この記事をまとめると
■トヨタは欧州向けにコンパクトカー「アイゴ」をラインアップする
■初代にはアイゴをベースにしたコンセプトモデル「アイゴ・クレイジー」が存在
■MR-S用のエンジンを搭載したホットハッチとして注目を集めるも市販されなかった
これはほしい! イギリスのトヨタが本気で作ったワンオフモデル
2000年代初頭に欧州向けにトヨタが導入した初代アイゴは、シトロエン/プジョーと共同開発した小粋なシティコミューターでした。現行モデルはヤリスよりもコンパクトなSUVですが、国内導入されないこともあって羨望の眼差しを向けられることもしばしば。ですが、この初代シティコンパクトが1.8リッターターボをミッドシップして、エアロパーツを盛ったスポーツモデルになったとしたらどうでしょう。ちょっと考えただけで頬が緩むクルマ好きは決して少なくないはずです。
Aセグメントは取りまわしのよさや、手に入れやすい価格から欧州では激熱バトルが繰り広げられる市場。ですが、トヨタとプジョー/シトロエンは共同戦線、すなわち合弁会社で共同開発することで、より合理的なクルマづくりを実現しました。コストを削減してライバルたちに差をつけようと目論んだわけですね。この際、コストだけでなく各社の知恵が集結した結果、アイゴと姉妹車のプジョー107/シトロエン C1はかなりの軽量化に成功し、高燃費という付加価値まで手に入れたとされています。
ここまでなら、「ああ、トヨタっぽい意識高い系エピソードだよね」となるのですが、この初代アイゴのモデル末期に、とても意識が高いとは思えないカスタムマシンが登場。アイゴがもっとも売れたというイギリスで、グループBマシンでも作ろうとしたのか魔改造をしでかしてくれたのです。その名もアイゴ・クレイジーとは思い切ったもの。
ご覧のとおり、グループBばりのエアロパーツを全部載せで、ひところのラリーカーを彷彿とさせてくれるスタイリング。無論、いずれのパーツにもドライカーボンが用いられ、このままボディキットとして販売してもおかしくない完成度でしょう。また、リヤに屹立するウイングはイギリス・トヨタによれば「アメリカン・チャンプカーシリーズ」へのオマージュが込められているとのこと。300km/hオーバーの世界から、シティコミューターに流用とはまったくもってけしからん(笑)。
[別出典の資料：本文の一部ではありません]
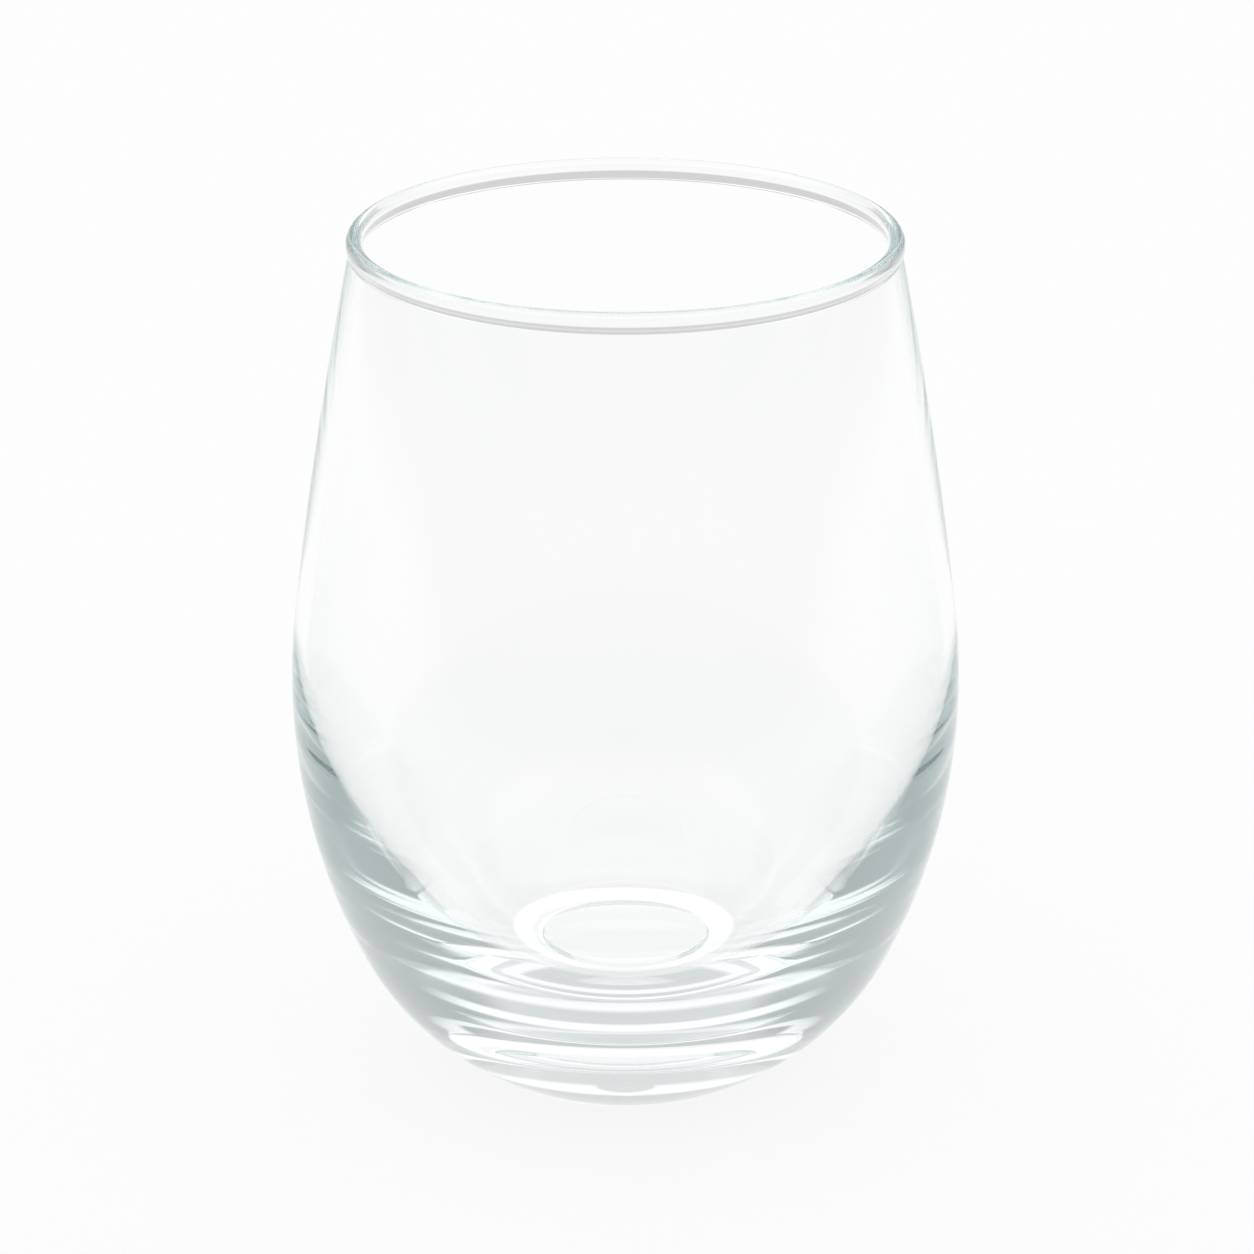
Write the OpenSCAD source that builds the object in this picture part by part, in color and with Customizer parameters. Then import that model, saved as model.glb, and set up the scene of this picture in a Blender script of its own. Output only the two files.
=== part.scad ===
// A stemless wine glass: one egg-shaped piece of clear glass, drawn by its three zones.
// The rim bead, the bowl wall and the heavy base meet face to face on two flat seams.
// Lengths are in millimetres, and z = 0 is the table that the foot stands on.

/* [Overall] */
// Height from the table to the top of the rim
height = 114.3; // [100:0.1:130]
// Outer diameter of the wall where it runs into the rim bead
mouth_d = 70; // [62:0.1:78]
// Largest outer diameter, at the belly
belly_d = 87.6; // [80:0.1:96]
// Height of the largest diameter above the table
belly_height = 52.8; // [46:0.1:60]
// Diameter of the ring that the foot stands on, at its outer edge
foot_d = 37.2; // [30:0.1:50]

/* [Outer curve] */
// Radius of the side view's curve at the belly
belly_arc = 83.7; // [70:0.1:100]
// Angle above the belly where the flatter flank takes over, in degrees
flank_turn = 7; // [4:0.1:9]
// Angle below the belly where the rounder lower bowl takes over, in degrees
bowl_turn = 24.6; // [15:0.1:32]
// Rounding radius where the lower bowl meets the table
foot_edge = 2; // [1:0.1:4]

/* [Inner curve] */
// Wall thickness where it runs into the rim bead
mouth_wall = 1.4; // [1:0.1:2.5]
// Wall thickness at the belly
belly_wall = 2; // [1.4:0.1:4]
// How far the cavity's widest place lies above the belly
cavity_rise = 3; // [0:0.1:8]
// Radius of the cavity's curve at its widest place
cavity_arc = 54; // [46:0.1:62]
// Angle below the widest place where the cavity's lower curve takes over, in degrees
cavity_turn = 26; // [20:0.1:30]

/* [Base] */
// Thickness of glass between the cavity floor and the table
floor_height = 11.4; // [9:0.1:14]
// Diameter of the flat middle of the cavity floor
floor_d = 24.7; // [20:0.1:30]
// Rounding radius between the cavity floor and the wall
floor_edge = 17.3; // [10:0.1:22]
// Height of the seam between the base and the bowl wall
seam_height = 17; // [16.5:0.1:24]

/* [Underside] */
// Width of the flat ring that the foot stands on
land_w = 4.2; // [1:0.1:6]
// Depth of the hollow under the foot
punt_depth = 2.2; // [0.5:0.1:4]
// Width of the sloping edge of that hollow
punt_slope_w = 1.8; // [0.5:0.1:5]

/* [Rim bead] */
// Height of the bead
bead_h = 3.2; // [2.4:0.1:4.5]
// Height of the bead above its widest place
bead_top_h = 1.2; // [0.8:0.1:1.6]
// Thickness of the bead, seen from above
bead_w = 2.1; // [1.6:0.1:3]
// How far the bead stands out past the wall that it closes
bead_proud = 0.5; // [0.2:0.05:0.8]
// Height of plain wall that belongs to the rim zone under the bead
bead_neck = 0.8; // [0.4:0.1:2]

/* [Hidden] */

// Facets round the glass when the model is drawn as a mesh
$fn = 180;

glass_colour = [0.86, 0.93, 0.92, 0.45];

// Overrun of every cut past the face that it opens
overrun = 1;

// How far the chord between two points of an arc may lie from the true arc
chord_gap = 0.005;

// The wall's two curves end inside the bead, at half its height
bead_middle = height - bead_h / 2;
bead_seam = height - bead_h - bead_neck;

outer_end = [mouth_d / 2, bead_middle];
outer_belly = [belly_d / 2, belly_height];
outer_foot = [foot_d / 2, 0];

cavity_end = [mouth_d / 2 - mouth_wall, bead_middle];
cavity_belly = [belly_d / 2 - belly_wall, belly_height + cavity_rise];
cavity_floor = [floor_d / 2, floor_height];

punt_r = foot_d / 2 - land_w;

bead_widest = [mouth_d / 2 + bead_proud - bead_w / 2, height - bead_top_h];

// Steps in which the bead's outline is drawn
bead_steps = 48;

// The direction at an angle above the horizontal, and the angle of a direction
function heading(angle) = [cos(angle), sin(angle)];
function angle_of(v) = atan2(v.y, v.x);

// Radius of an arc that starts at a point, square to a heading, and ends inside an edge rounding
function arc_radius(start, angle, end, edge) =
    let (gap = start - end)
    (gap * gap - edge * edge) / (2 * (gap * heading(angle) - edge));

// The points of an arc after its first one. A negative radius curves the arc the other way.
function arc_points(centre, radius, from, to) =
    let (
        widest_step = 2 * acos(1 - chord_gap / abs(radius)),
        steps = max(1, ceil(abs(to - from) / widest_step))
    )
    [for (i = [1:steps]) centre + radius * heading(from + (to - from) * i / steps)];

// The side of a bowl from its end point down to its foot: four arcs that run into each other,
// which are the flank, the belly, the lower bowl and the rounding at the foot. The foot's flat
// reaches at least to where the lower bowl's roundest arc would run level.
function bowl_side(end, belly, arc, flank_angle, bowl_angle, foot, edge) =
    let (
        belly_centre = belly - [arc, 0],
        flank_start = belly_centre + arc * heading(flank_angle),
        flank_arc = arc_radius(flank_start, flank_angle, end, 0),
        flank_centre = flank_start - flank_arc * heading(flank_angle),
        bowl_start = belly_centre + arc * heading(-bowl_angle),
        roundest_arc = (bowl_start.y - foot.y) / (1 - sin(bowl_angle)),
        flat_r = max(foot.x, bowl_start.x - roundest_arc * cos(bowl_angle)),
        edge_centre = [flat_r, foot.y + edge],
        bowl_arc = arc_radius(bowl_start, -bowl_angle, edge_centre, edge),
        bowl_centre = bowl_start - bowl_arc * heading(-bowl_angle),
        edge_angle = angle_of((edge_centre - bowl_centre) / (bowl_arc - edge))
    )
    concat(
        [end],
        arc_points(flank_centre, flank_arc, angle_of((end - flank_centre) / flank_arc), flank_angle),
        arc_points(belly_centre, arc, flank_angle, -bowl_angle),
        arc_points(bowl_centre, bowl_arc, -bowl_angle, edge_angle),
        arc_points(edge_centre, edge, edge_angle, -90)
    );

outer_side = bowl_side(
    outer_end, outer_belly, belly_arc, flank_turn, bowl_turn, outer_foot, foot_edge
);
cavity_side = bowl_side(
    cavity_end, cavity_belly, cavity_arc, flank_turn, cavity_turn, cavity_floor, floor_edge
);

// The bead's outline, drawn clockwise from its outer side: a long half ellipse below its widest
// place, and a short one above
bead_outline = [
    for (i = [0:bead_steps - 1])
        let (
            angle = -360 * i / bead_steps,
            half_h = i < bead_steps / 2 ? bead_h - bead_top_h : bead_top_h
        )
        bead_widest + [bead_w / 2 * cos(angle), half_h * sin(angle)]
];

module outer_shape() {
    polygon(concat(outer_side, [[0, 0], [0, bead_middle]]));
}

module cavity_shape() {
    top = bead_middle + overrun;
    polygon(concat(cavity_side, [[0, floor_height], [0, top], [cavity_end.x, top]]));
}

// The hollow under the foot: a sloping edge round a flat middle
module punt_shape() {
    polygon([
        [0, -overrun],
        [punt_r, -overrun],
        [punt_r, 0],
        [punt_r - punt_slope_w, punt_depth],
        [0, punt_depth]
    ]);
}

// The side view of the glass between two heights
module glass_shape(low, high) {
    difference() {
        intersection() {
            outer_shape();
            translate([0, low]) square([belly_d, high - low]);
        }
        cavity_shape();
    }
}

// The heavy bottom, with the cavity's floor on top and a shallow hollow underneath
module base() {
    color(glass_colour)
        rotate_extrude() difference() {
            glass_shape(0, seam_height);
            punt_shape();
        }
}

module bowl_wall() {
    color(glass_colour) rotate_extrude() glass_shape(seam_height, bead_seam);
}

// The fire-polished lip: the top of the wall swells into a bead that tapers back into the wall
module rim_bead() {
    color(glass_colour)
        rotate_extrude() {
            glass_shape(bead_seam, bead_middle);
            polygon(bead_outline);
        }
}

rim_bead();
bowl_wall();
base();
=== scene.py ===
"""A clear stemless wine glass standing on a white table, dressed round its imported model."""
import math

import bmesh
import bpy
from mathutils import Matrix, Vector


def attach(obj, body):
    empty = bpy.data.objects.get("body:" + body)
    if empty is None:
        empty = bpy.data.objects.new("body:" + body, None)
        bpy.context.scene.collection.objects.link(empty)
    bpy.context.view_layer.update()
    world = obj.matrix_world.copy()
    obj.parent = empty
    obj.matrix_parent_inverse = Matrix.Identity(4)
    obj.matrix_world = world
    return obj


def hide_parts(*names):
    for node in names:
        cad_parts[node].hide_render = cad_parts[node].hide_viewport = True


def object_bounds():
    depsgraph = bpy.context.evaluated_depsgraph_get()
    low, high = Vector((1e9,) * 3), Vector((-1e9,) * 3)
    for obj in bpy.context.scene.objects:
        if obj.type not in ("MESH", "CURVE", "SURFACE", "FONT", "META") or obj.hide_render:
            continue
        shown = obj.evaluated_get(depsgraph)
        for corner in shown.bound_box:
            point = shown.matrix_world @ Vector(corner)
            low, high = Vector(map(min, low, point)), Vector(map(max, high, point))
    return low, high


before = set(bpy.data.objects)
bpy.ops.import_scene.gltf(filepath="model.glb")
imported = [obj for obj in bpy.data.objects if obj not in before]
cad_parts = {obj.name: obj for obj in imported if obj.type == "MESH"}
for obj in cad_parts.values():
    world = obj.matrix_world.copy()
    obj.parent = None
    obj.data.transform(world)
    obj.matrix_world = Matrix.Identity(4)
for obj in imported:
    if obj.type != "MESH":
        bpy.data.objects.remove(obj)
cad_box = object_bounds()

MM = 0.001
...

そして、リヤから眺めるとバンパースポイラーから太めのマフラーが2本出ていることがわかるはず。前述のとおり、MR-Sに搭載されていた4気筒1.8リッターエンジンをターボ化した上でミッドに横置きしており、ワンオフのエキゾーストを作った結果の2本出しということ。太めのサイレンサーをチラ見せしているあたり、センスのよさを感じさせてくれますね。